[Begin]

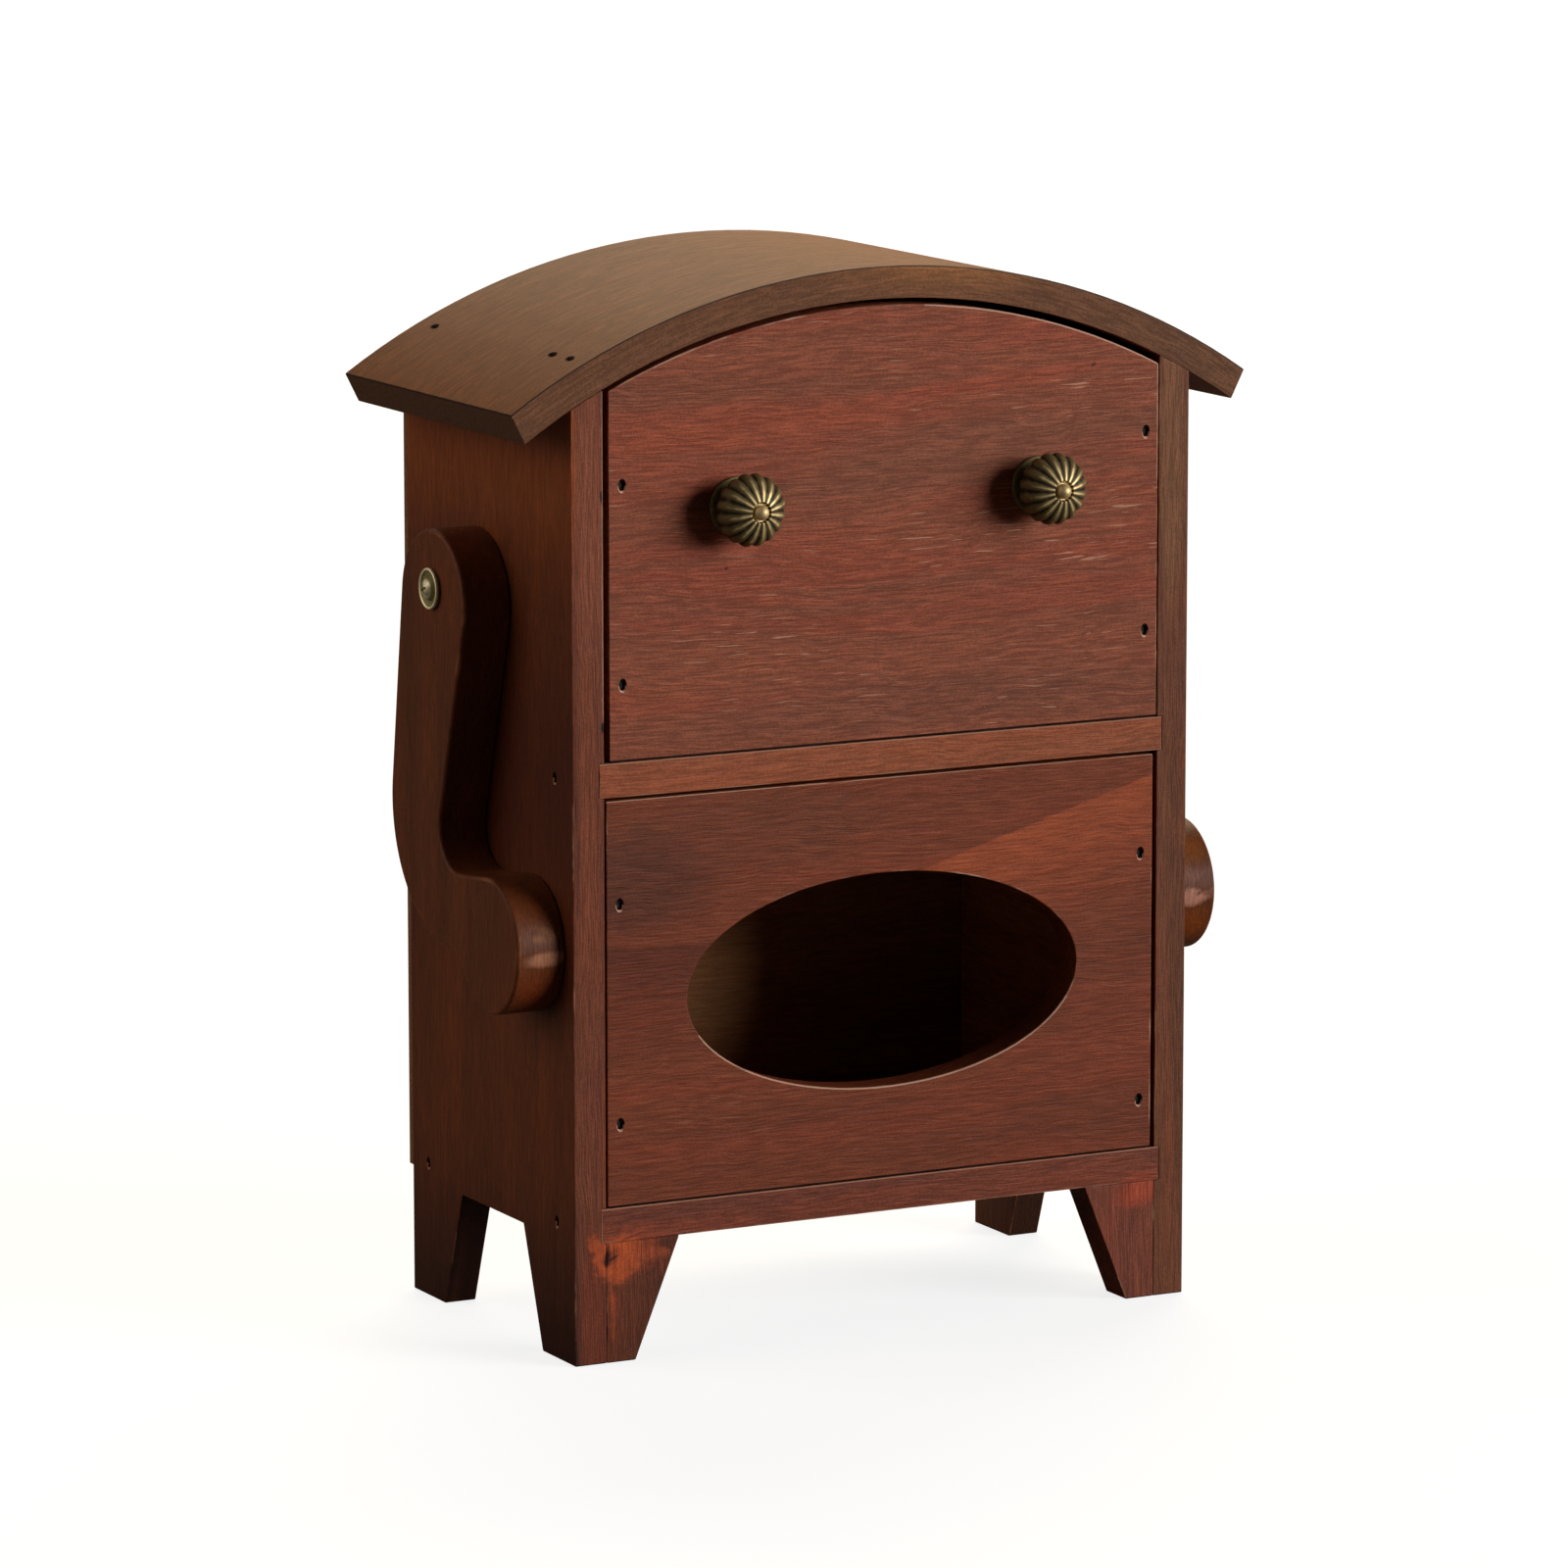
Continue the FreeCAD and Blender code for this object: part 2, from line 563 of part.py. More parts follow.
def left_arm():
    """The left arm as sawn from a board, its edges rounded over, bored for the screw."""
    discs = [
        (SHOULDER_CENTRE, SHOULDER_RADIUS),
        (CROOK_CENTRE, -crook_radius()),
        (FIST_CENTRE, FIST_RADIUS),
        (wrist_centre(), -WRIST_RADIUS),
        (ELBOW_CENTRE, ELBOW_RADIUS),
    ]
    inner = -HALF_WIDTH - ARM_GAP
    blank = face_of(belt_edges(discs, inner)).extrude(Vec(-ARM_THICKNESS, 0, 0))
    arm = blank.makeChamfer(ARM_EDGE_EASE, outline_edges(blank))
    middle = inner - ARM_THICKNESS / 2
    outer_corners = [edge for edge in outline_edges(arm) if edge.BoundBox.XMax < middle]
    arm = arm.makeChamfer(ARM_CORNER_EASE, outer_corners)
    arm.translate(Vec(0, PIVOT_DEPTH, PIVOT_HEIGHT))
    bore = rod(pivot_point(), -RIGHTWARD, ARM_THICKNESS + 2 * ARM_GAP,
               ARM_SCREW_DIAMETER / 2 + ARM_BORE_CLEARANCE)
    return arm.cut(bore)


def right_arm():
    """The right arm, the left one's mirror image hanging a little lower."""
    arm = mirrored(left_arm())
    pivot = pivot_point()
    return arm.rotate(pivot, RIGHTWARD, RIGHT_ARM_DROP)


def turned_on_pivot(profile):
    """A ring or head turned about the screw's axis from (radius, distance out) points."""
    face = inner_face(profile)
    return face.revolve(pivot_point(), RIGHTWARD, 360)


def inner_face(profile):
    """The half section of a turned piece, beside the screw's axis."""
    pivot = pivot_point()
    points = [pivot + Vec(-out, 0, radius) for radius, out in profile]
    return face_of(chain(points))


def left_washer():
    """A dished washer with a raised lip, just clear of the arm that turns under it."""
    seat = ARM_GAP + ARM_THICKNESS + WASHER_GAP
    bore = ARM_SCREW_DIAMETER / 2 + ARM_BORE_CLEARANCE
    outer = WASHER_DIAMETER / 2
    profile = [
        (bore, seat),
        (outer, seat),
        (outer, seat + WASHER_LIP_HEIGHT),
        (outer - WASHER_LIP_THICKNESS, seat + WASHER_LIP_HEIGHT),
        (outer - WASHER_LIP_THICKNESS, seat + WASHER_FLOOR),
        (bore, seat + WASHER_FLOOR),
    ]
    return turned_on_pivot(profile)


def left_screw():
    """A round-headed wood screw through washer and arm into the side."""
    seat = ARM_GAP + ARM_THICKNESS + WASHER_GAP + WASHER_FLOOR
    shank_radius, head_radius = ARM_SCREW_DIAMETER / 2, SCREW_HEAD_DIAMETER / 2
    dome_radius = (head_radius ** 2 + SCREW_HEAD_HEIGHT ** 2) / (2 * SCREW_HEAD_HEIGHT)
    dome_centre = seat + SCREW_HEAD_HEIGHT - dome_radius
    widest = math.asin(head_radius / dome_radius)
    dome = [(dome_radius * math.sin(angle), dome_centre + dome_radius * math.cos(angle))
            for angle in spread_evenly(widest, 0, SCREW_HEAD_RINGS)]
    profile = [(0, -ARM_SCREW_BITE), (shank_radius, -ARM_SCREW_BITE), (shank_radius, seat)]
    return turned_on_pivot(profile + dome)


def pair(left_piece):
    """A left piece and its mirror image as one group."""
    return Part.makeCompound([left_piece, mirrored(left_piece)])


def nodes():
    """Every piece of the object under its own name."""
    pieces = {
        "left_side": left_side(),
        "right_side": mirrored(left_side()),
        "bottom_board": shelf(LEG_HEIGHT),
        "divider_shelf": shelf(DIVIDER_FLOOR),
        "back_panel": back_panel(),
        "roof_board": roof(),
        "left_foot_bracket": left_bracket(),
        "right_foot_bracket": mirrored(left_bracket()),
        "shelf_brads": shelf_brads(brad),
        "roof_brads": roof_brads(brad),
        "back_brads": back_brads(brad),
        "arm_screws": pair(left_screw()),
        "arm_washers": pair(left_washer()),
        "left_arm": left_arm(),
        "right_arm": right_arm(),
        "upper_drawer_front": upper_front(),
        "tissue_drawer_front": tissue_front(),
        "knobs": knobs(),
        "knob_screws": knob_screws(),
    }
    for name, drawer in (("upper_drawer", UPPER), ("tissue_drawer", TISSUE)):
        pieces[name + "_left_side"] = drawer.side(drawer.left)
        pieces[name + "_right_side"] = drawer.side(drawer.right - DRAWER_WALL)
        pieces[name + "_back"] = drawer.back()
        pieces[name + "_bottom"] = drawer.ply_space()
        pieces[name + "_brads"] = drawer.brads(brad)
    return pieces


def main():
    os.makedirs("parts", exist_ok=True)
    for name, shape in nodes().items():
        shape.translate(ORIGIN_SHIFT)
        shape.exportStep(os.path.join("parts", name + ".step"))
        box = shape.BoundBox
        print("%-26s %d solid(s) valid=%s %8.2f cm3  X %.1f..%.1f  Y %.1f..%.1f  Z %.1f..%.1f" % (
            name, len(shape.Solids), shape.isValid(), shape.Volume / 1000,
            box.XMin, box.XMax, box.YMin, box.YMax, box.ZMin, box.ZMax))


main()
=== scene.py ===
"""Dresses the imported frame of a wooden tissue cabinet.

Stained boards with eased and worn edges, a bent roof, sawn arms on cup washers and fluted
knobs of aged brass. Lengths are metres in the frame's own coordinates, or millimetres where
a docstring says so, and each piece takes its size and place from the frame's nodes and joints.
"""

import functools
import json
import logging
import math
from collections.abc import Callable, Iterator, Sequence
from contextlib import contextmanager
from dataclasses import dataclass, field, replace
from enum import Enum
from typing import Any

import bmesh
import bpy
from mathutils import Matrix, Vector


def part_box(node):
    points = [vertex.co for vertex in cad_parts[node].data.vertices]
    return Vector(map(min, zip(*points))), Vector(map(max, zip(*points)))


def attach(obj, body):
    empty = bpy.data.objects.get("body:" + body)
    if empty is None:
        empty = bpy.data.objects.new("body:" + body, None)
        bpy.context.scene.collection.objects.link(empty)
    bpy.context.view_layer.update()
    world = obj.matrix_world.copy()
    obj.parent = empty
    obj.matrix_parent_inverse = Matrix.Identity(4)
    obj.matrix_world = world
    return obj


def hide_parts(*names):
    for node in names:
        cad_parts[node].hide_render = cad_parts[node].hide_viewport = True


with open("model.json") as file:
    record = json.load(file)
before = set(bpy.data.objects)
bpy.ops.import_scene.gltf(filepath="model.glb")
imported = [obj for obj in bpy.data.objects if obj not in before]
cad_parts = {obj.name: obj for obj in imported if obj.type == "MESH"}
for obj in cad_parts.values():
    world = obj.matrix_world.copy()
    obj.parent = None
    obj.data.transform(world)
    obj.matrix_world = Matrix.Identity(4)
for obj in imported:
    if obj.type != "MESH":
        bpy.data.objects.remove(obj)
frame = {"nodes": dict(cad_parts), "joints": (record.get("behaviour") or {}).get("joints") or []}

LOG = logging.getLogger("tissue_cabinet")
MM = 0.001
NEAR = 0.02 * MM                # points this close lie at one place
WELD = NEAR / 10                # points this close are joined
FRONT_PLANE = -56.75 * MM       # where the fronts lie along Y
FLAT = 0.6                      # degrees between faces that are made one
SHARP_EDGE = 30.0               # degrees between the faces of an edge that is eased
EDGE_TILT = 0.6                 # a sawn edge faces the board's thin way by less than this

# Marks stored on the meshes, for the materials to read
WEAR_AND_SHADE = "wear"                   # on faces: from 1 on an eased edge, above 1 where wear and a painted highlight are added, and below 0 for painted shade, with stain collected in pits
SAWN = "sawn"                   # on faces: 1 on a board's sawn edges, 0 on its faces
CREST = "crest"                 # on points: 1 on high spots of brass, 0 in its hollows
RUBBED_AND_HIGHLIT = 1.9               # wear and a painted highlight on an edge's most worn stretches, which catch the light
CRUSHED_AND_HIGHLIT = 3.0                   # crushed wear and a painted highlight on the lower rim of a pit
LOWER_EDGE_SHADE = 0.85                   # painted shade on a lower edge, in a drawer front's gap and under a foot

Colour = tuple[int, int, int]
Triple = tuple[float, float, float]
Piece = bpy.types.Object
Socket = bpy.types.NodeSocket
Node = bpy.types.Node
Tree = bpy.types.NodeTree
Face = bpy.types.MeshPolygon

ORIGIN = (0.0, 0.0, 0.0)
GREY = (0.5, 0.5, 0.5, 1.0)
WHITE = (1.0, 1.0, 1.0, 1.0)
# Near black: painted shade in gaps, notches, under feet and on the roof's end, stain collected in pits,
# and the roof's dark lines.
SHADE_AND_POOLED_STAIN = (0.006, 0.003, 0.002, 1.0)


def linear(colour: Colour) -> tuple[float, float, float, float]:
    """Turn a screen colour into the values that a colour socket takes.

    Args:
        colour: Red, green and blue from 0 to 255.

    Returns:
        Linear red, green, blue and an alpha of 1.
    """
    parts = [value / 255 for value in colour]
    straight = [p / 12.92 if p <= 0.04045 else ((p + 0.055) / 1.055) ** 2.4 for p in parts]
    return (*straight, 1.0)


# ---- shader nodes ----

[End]

## Task details:
Start at the line with "for name, shape", stop at the line with "wooden tissue cabinet.", and return every line in that stretch exactly, those two included.

## Right answer:
    for name, shape in nodes().items():
        shape.translate(ORIGIN_SHIFT)
        shape.exportStep(os.path.join("parts", name + ".step"))
        box = shape.BoundBox
        print("%-26s %d solid(s) valid=%s %8.2f cm3  X %.1f..%.1f  Y %.1f..%.1f  Z %.1f..%.1f" % (
            name, len(shape.Solids), shape.isValid(), shape.Volume / 1000,
            box.XMin, box.XMax, box.YMin, box.YMax, box.ZMin, box.ZMax))


main()
=== scene.py ===
"""Dresses the imported frame of a wooden tissue cabinet.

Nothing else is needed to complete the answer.